» Written request:
Reproduce every line in the listing that contains the word "before".

» Recorded information:

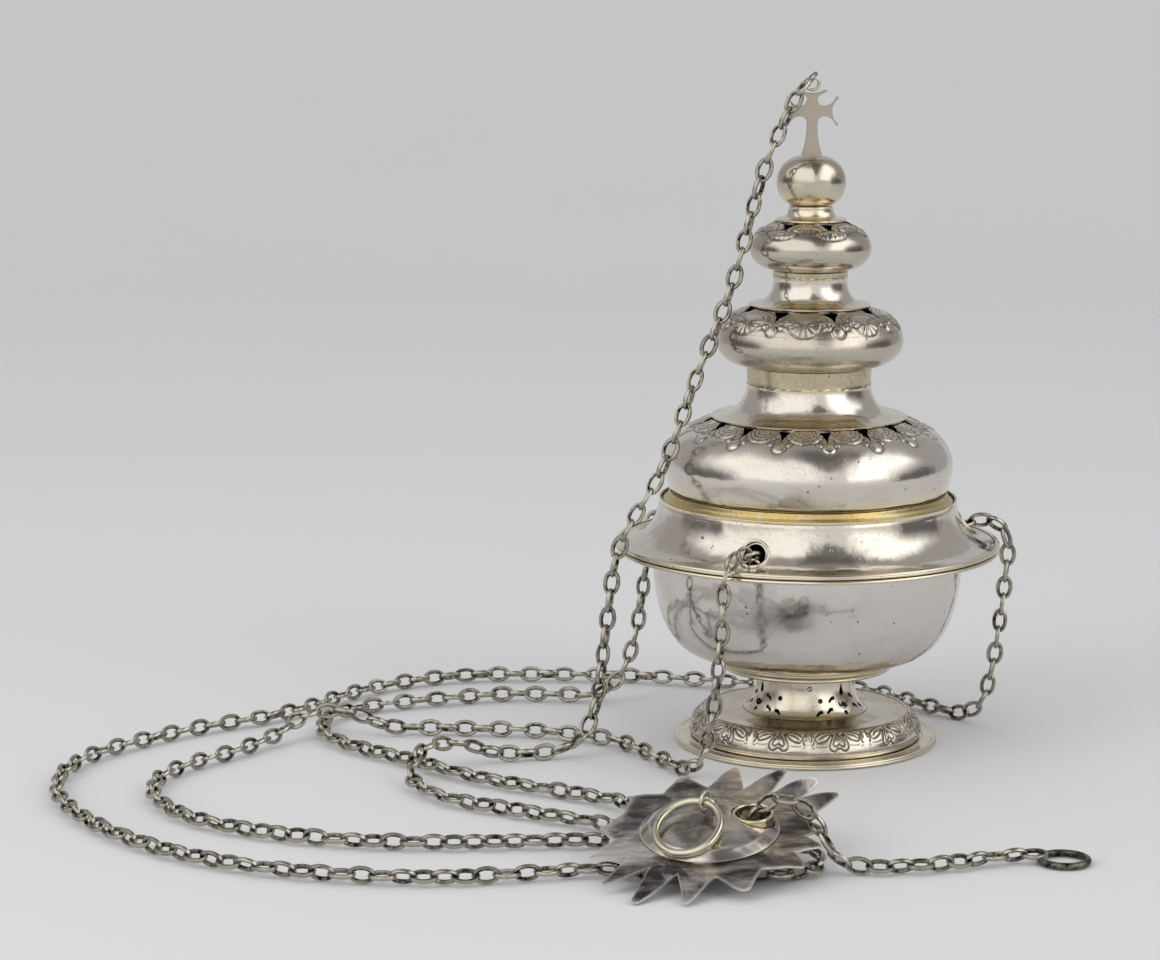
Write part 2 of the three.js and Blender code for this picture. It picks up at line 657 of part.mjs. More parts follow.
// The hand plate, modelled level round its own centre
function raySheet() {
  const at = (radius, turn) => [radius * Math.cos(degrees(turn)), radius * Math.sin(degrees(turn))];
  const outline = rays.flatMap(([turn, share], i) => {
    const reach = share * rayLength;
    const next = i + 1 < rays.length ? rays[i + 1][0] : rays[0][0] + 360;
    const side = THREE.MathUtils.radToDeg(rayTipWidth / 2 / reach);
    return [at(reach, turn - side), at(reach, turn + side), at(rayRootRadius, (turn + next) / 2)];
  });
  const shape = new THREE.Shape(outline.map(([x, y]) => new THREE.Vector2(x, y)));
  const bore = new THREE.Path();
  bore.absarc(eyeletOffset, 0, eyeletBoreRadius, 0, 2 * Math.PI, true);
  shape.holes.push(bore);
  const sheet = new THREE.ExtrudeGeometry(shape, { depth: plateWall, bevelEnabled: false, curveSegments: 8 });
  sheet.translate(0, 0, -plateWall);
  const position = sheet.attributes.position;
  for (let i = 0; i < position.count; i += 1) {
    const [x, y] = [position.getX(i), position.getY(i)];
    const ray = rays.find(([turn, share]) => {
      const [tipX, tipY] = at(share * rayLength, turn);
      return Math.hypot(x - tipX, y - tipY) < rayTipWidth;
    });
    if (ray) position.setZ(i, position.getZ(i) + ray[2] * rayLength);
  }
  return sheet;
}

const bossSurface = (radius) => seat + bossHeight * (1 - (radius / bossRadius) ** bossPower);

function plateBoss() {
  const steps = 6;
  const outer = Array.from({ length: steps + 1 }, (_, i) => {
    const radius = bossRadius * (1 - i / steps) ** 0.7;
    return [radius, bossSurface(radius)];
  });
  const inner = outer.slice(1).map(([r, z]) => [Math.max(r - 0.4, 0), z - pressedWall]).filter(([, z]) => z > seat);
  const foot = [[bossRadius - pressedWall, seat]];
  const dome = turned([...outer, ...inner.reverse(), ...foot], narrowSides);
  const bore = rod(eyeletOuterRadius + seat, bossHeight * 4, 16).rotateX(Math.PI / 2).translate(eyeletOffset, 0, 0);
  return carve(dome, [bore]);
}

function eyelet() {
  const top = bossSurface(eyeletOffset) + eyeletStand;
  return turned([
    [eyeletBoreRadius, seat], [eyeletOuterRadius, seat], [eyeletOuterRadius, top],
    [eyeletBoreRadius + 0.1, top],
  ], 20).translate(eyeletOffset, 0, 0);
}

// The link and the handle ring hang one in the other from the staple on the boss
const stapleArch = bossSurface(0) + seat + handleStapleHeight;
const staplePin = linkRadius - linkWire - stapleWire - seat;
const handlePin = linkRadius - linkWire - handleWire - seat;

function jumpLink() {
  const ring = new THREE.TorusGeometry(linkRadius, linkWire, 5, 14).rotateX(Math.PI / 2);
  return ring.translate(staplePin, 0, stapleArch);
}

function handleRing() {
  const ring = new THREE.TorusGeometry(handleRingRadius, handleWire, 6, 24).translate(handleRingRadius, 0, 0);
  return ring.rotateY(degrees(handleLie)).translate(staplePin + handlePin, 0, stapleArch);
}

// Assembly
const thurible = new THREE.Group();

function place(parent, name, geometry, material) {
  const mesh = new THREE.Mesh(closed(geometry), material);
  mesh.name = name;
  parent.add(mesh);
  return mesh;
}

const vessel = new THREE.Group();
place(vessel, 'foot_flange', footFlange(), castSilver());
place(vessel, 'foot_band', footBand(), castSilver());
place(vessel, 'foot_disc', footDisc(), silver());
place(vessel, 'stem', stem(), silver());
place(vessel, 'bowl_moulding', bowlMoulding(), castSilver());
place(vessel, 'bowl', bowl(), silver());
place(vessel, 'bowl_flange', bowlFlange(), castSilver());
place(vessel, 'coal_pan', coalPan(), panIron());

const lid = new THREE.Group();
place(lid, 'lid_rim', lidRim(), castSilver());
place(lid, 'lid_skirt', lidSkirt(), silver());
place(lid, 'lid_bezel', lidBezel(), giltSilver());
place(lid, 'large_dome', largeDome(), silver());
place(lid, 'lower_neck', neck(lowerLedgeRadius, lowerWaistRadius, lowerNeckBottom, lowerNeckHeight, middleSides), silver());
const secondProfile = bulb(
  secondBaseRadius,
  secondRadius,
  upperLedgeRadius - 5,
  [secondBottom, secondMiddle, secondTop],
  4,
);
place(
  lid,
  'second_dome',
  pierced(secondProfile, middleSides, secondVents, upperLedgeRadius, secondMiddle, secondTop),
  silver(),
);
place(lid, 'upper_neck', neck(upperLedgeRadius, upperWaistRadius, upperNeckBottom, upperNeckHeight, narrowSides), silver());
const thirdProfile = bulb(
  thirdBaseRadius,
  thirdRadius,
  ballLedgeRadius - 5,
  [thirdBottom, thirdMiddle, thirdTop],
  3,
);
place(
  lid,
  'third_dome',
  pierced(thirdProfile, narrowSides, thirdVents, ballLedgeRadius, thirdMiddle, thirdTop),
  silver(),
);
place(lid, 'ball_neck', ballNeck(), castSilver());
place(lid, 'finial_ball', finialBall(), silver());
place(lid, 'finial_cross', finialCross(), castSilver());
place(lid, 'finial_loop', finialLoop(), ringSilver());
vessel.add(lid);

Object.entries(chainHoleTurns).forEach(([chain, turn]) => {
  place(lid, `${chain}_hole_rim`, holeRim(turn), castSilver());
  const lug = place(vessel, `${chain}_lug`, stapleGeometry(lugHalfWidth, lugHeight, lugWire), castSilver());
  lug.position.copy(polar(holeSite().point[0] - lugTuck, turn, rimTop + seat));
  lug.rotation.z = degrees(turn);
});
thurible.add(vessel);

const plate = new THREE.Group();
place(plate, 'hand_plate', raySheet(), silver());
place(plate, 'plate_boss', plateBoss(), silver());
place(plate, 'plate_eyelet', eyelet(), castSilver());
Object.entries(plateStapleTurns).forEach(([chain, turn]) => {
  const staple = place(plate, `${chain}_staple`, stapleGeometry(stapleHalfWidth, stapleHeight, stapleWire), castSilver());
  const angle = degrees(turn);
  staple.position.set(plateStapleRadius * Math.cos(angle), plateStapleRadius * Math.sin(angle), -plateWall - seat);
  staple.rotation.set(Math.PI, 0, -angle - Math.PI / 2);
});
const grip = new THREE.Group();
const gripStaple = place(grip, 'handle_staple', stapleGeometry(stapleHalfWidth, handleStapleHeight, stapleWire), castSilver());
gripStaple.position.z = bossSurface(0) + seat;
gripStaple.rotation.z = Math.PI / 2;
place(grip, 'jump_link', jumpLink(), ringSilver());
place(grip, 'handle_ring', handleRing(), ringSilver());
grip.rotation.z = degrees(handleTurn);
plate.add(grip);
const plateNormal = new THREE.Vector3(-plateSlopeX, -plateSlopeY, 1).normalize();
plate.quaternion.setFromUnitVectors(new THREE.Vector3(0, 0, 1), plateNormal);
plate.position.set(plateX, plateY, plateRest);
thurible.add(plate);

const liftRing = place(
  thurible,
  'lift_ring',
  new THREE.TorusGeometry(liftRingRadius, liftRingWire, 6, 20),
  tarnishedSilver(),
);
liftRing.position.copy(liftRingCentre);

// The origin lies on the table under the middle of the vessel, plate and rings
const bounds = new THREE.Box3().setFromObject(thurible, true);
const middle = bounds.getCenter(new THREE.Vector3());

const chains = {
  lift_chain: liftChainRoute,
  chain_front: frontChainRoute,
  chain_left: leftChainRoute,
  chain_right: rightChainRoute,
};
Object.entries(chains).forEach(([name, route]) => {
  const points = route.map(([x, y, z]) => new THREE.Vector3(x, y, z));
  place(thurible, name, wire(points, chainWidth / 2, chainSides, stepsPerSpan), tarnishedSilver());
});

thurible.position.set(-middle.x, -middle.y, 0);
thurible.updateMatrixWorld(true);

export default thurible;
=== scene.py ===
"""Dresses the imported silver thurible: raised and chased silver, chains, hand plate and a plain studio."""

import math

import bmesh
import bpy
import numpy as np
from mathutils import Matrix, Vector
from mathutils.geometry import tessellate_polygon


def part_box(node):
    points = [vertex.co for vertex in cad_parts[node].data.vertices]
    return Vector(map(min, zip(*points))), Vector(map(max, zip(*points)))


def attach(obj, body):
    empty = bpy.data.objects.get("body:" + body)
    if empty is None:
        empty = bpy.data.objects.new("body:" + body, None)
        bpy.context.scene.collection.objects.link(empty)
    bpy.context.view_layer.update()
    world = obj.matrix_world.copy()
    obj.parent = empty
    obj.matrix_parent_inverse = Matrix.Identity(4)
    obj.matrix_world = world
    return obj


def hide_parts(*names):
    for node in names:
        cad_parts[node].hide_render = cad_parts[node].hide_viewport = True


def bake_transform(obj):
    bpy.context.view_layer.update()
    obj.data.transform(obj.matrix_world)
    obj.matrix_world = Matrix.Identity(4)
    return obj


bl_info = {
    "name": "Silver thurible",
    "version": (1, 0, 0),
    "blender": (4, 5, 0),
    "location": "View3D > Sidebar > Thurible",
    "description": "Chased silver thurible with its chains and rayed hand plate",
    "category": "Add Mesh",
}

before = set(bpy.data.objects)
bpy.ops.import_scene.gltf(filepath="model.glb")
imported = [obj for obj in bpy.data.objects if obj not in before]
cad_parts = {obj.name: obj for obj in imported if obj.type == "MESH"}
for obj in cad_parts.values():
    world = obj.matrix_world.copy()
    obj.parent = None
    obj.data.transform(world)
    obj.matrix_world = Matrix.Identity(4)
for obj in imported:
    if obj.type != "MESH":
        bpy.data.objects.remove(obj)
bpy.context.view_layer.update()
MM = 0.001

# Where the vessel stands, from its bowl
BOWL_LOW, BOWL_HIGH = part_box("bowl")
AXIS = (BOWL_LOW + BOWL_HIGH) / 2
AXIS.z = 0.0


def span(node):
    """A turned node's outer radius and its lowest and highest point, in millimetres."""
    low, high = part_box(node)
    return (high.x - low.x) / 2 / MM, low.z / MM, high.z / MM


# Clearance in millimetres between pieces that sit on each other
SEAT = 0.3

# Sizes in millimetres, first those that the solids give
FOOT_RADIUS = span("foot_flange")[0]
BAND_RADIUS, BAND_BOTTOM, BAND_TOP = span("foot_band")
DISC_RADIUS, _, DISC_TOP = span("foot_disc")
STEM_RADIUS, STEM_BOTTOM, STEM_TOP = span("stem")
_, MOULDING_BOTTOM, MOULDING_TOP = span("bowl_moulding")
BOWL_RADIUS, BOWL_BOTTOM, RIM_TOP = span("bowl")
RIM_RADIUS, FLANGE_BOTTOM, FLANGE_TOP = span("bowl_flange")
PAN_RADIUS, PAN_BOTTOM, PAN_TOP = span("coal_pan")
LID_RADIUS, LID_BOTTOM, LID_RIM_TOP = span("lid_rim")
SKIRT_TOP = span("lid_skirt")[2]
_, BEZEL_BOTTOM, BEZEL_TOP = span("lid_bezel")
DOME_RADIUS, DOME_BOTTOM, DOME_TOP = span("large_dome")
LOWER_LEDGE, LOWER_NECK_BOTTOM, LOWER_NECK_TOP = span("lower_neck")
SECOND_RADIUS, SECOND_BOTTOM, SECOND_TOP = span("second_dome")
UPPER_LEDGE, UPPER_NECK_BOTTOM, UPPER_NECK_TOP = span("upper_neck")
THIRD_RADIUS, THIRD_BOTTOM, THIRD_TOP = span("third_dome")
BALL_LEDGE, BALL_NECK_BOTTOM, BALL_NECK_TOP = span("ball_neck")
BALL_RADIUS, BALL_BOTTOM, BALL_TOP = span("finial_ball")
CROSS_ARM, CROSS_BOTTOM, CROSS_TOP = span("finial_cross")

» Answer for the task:
before = set(bpy.data.objects)
imported = [obj for obj in bpy.data.objects if obj not in before]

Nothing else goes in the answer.